Around the same time, Mobile Today echoed Caroline Gabriel's thoughts, contending that Blyk "has declared it will freeze its expansion plans into Europe." This article, too, insists that "modest consumer take-up" and "investor reluctance" are the factors which have "grounded" the project. Blyk co-founder Antti Öhrling, now the CEO of the UK operation, is quoted as saying that the UK would be used as a 'proof of concept', i.e. a case study for selling the mobile advertising concept to other markets.

I had to smile when this article brought up comments made by John Strand of Strand Consult. Strand admits in his own bio that "being honest - and giving his honest opinion on current issues in the mobile industry has become [his] trademark - even when it means being controversial or treading on some toes." I have seen this at first hand at one or two conferences and remember sharing a joke with a colleague who is still in the telecoms conference production business, as I was for a good few years. We agreed that nothing was surer to rattle an august line-up of big name speakers from major telecoms businesses than a few particularly piercing questions from Mr. Strand. We couldn't decide if this was a good or bad thing for a conference organiser - good in terms of livening things up a bit, or bad in terms of scaring top-name speakers away from future iterations of an event.
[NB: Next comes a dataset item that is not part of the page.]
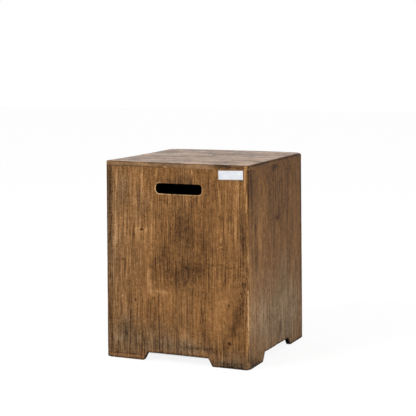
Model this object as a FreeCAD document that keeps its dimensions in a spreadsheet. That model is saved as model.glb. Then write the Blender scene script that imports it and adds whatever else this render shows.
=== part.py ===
"""Square cover table for a gas cylinder: a hollow box, open underneath, that stands over the cylinder.

Four faux-wood cement walls meet in mitres at the upright corners and carry a cement top slab, whose edge
shows as a band round the top. Each slab has a sheet of glass-fibre mesh on its inner face, and mortar
strips of triangular section bond the slabs in every inside corner. The walls end in corner feet with a
shallow notch between them for the gas hose, two opposite walls have a hand slot, and a bare plate is
taped to the front. Rubber pads under the corners touch the floor.

The origin is on the floor under the middle of the table: +X to its right, -Y out of its front, +Z up.
Lengths are in millimetres.
"""

import FreeCAD
import Part

import math
import os

import Sketcher
from FreeCAD import Placement, Rotation, Vector

SIZES = [
    ("overall_width", 406, "from the left wall's outer face to the right wall's"),
    ("overall_depth", 406, "from the front wall's outer face to the back wall's"),
    ("overall_height", 530, "from the floor to the table top"),
    ("wall_thickness", 12, "of each wall"),
    ("top_thickness", 12, "of the top slab"),
    ("corner_radius", 6, "rounding of the upright corners"),
    ("top_edge_radius", 5, "rounding of the top slab's upper edges"),
    ("slot_length", 129, "of a hand slot"),
    ("slot_height", 25, "of a hand slot"),
    ("slot_corner_radius", 11, "in the hand slot's four corners"),
    ("slot_edge_radius", 2, "rounding where a hand slot meets the wall's faces"),
    ("slot_drop", 67.5, "from the table top down to the hand slot's middle"),
    ("slot_shift", 9.5, "of the hand slot to the right of the wall's middle, seen from outside"),
    ("notch_height", 20, "of the hose notches, above the feet's undersides"),
    ("notch_run", 12, "sideways slope of each end of a notch"),
    ("notch_corner_radius", 3, "in the upper corners of a notch"),
    ("foot_left", 109, "width of a slotted wall's left foot at its underside, seen from outside"),
    ("foot_right", 101, "width of a slotted wall's right foot at its underside, seen from outside"),
    ("foot_side_front", 95, "width of a plain wall's front foot at its underside"),
    ("foot_side_back", 104, "width of a plain wall's back foot at its underside"),
    ("mesh_thickness", 1, "of the glass-fibre mesh"),
    ("mesh_setback", 4, "from the edge of a slot or notch to the mesh"),
    ("cove_leg", 26, "of a mortar strip's triangular section, along each slab"),
    ("pad_radius", 10, "of a foot pad"),
    ("pad_thickness", 2, "of a foot pad"),
    ("pad_edge_radius", 0.5, "rounding of a foot pad's lower edge"),
    ("pad_inset", 13.5, "from a wall's outer face to a foot pad's middle"),
    ("plate_width", 68, "of the bare plate"),
    ("plate_height", 24, "of the bare plate"),
    ("plate_thickness", 1, "of the bare plate"),
    ("plate_corner_radius", 1.5, "of the bare plate's corners"),
    ("plate_bevel", 0.3, "round the bare plate's face"),
    ("plate_margin", 13, "from the right wall's outer face to the bare plate"),
    ("plate_drop", 14, "from the table top down to the bare plate"),
    ("tape_thickness", 0.8, "of the foam tape behind the plate"),
    ("tape_margin", 1.5, "from the plate's edges in to the foam tape"),
]

# Lengths that follow from the sizes, as expressions on the sheet's aliases.
FLOOR_GAP = "Sizes.pad_thickness"
SLAB_UNDERSIDE = "Sizes.overall_height - Sizes.top_thickness"
MESH_UNDERSIDE = f"{SLAB_UNDERSIDE} - Sizes.mesh_thickness"
WALL_HEIGHT = f"{SLAB_UNDERSIDE} - {FLOOR_GAP}"
LINED_HEIGHT = f"{WALL_HEIGHT} - Sizes.mesh_thickness"
LINING = "(Sizes.wall_thickness + Sizes.mesh_thickness)"
SLOT_MIDDLE = f"Sizes.overall_height - {FLOOR_GAP} - Sizes.slot_drop"
HALF_CORNER = "Sizes.corner_radius * (1 - sqrt(0.5))"

# The four walls: name, turn about +Z in degrees, its own width, and the width across it.
WALLS = [
    ("front", 0, "Sizes.overall_width", "Sizes.overall_depth"),
    ("right", 90, "Sizes.overall_depth", "Sizes.overall_width"),
    ("back", 180, "Sizes.overall_width", "Sizes.overall_depth"),
    ("left", 270, "Sizes.overall_depth", "Sizes.overall_width"),
]
SLOTTED = ("front", "back")

# The upright corners: name, side along X, side along Y, and the turn that points a strip's legs inwards.
CORNERS = [
    ("front_left", -1, -1, 0),
    ("front_right", 1, -1, 90),
    ("back_right", 1, 1, 180),
    ("back_left", -1, 1, 270),
]

doc = FreeCAD.newDocument("tank_cover_table")
bodies = []


# ---------------------------------------------------------------- the sheet and the sketches


def make_sheet():
    """Writes the driving sizes to a spreadsheet, one row each: its name, its value and what it is."""
    sheet = doc.addObject("Spreadsheet::Sheet", "Sizes")
    for row, (alias, size, meaning) in enumerate(SIZES, start=1):
        sheet.set(f"A{row}", alias)
        sheet.set(f"B{row}", str(size))
        sheet.set(f"C{row}", meaning)
        sheet.setAlias(f"B{row}", alias)
    doc.recompute()
    return sheet


sizes = make_sheet()


def value(expression):
    """The present value of an expression on the sheet's aliases."""
    return float(sizes.evalExpression(expression))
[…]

The Mobile Today article reminded me of the comments Strand made when Blyk was first launched. Adopting his trademark style, Strand remarked then that he "would rather put his money on a lottery ticket." Last month, commenting on the reported scaling back of Blyk's ambitions, he said "it is a difficult proposition because you need a hell of a lot of advertising revenue to mae it work." Tell it like it is, John.

In the context of what can hardly be construed as good news about Blyk in its native Europe, it will be interesting to see how the mooted move into India plays out. Perhaps the sheer scale of the market there will enable the business model to prevail more successfully. That said, I have noted here before that while India's low overall mobile penetration and vast population appear to offer rich opportunities, the market is already so competitive that players such as BSNL and Bharti Airtel are increasingly looking to foreign adventures for further growth prospects, the latter having gained much recent coverage concerning a hoped-for link up with giant pan-African cellco MTN. So let's see if this competitive market does indeed offer a decent opportunity for Blyk and for any other innovative MVNO propositions.